Po dwóch latach funkcjonowania Szczycieńskiej Amatorskiej Ligi Tenisa Stołowego organizatorzy doszli do wniosku, że czas na powołanie klubu, który mógłby występować w rozgrywkach prowadzonych pod egidą Polskiego Związku Tenisa Stołowego.

Nasze województwo nie jest białą plamą na pingpongowej mapie Polski. W kraju zaistniały drużyny z Ostródy, Stawigudy, Ornety. Dlaczego do tych miejscowości nie miałoby dołączyć Szczytno bądź któraś z miejscowości naszego powiatu?

Jak tłumaczy Jacek Maśnicki, pracownik firmy NOVUM z Gromu, jeden z organizatorów SALTS, nasi zawodnicy nie są bez szans w konfrontacji z pingpongistami występującymi w niższych klasach rozgrywek szczebla centralnego.

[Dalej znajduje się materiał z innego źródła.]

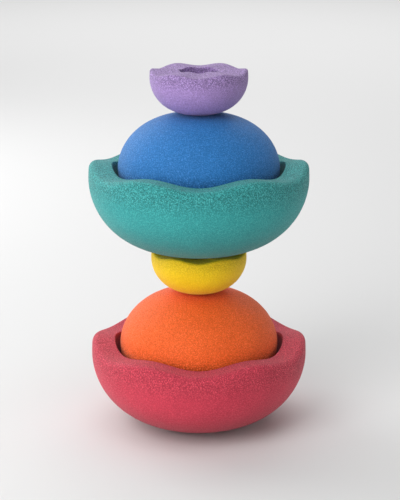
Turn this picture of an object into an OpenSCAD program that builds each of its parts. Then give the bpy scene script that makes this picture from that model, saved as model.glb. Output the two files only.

Udowodniły to towarzyskie mecze, na które szczytnianie jeździli do Olecka, Giżycka czy Olsztyna. Jacek Maśnicki myśli o zgłoszeniu zespołu do rozgrywek już w najbliższym sezonie. Praktycznie jedynym problemem jest odpowiednia sala, w której zawodnicy mogliby nieodpłatnie trenować i podejmować zespoły przyjezdne. Oczy szczycieńskich działaczy kierują się w stronę hali sportowej przy Gimnazjum nr 2. Jej budowa dobiega właśnie końca.

- Mamy nadzieję, że miasto wreszcie zauważy nasze dwuletnie starania i da nam przepustkę do ligowych występów. Nasza działalność to już nie tylko satysfakcja. To praca - stwierdza Jacek Maśnicki.

Utrudnieniem jest również brak odpowiedniej liczby stołów. Te jednak mają zostać zakupione jesienią. Nadzieja na przyszłość to z kolei fakt, że w Szczytnie i okolicach nie brakuje młodych utalentowanych zawodników, którzy mogliby reprezentować klub przez długie lata. Jacek Maśnicki mówi o grupie 14 osób, wśród których wyróżnia Sebastiana Rosę i Adama Zdunka.

Tymczasem podsumowano rozgrywki II edycji Szczycieńskiej Amatorskiej Ligi Tenisa Stołowego. W zakończonych rozgrywkach wystąpiło siedem drużyn, o dwie więcej niż przed rokiem. Ponownie triumfowało NOVUM, które wygrało 11 spotkań i jedno zremisowało. Dalej uplasowały się: OMULEW Wielbark, RG LZS Rozogi, KP PSP Szczytno, MMI Szczytno, RELAX Świętajno i POCZTA Szczytno. Spotkania odbywały się systemem "każdy z każdym". Mecze składały się z sześciu gier indywidualnych i deblowych. W każdym zespole występowało po czterech zawodników. Wśród nich nie było żadnej kobiety. W klasyfikacji indywidualnej najlepszy był Robert Biliński (NOVUM). Przegrał tylko jeden z dwudziestu czterech pojedynków. Podobnym dorobkiem może się pochwalić jego kolega z drużyny Kazimierz Wróblewski. Ten jednak pozwolił swoim rywalom wygrać nieco więcej setów.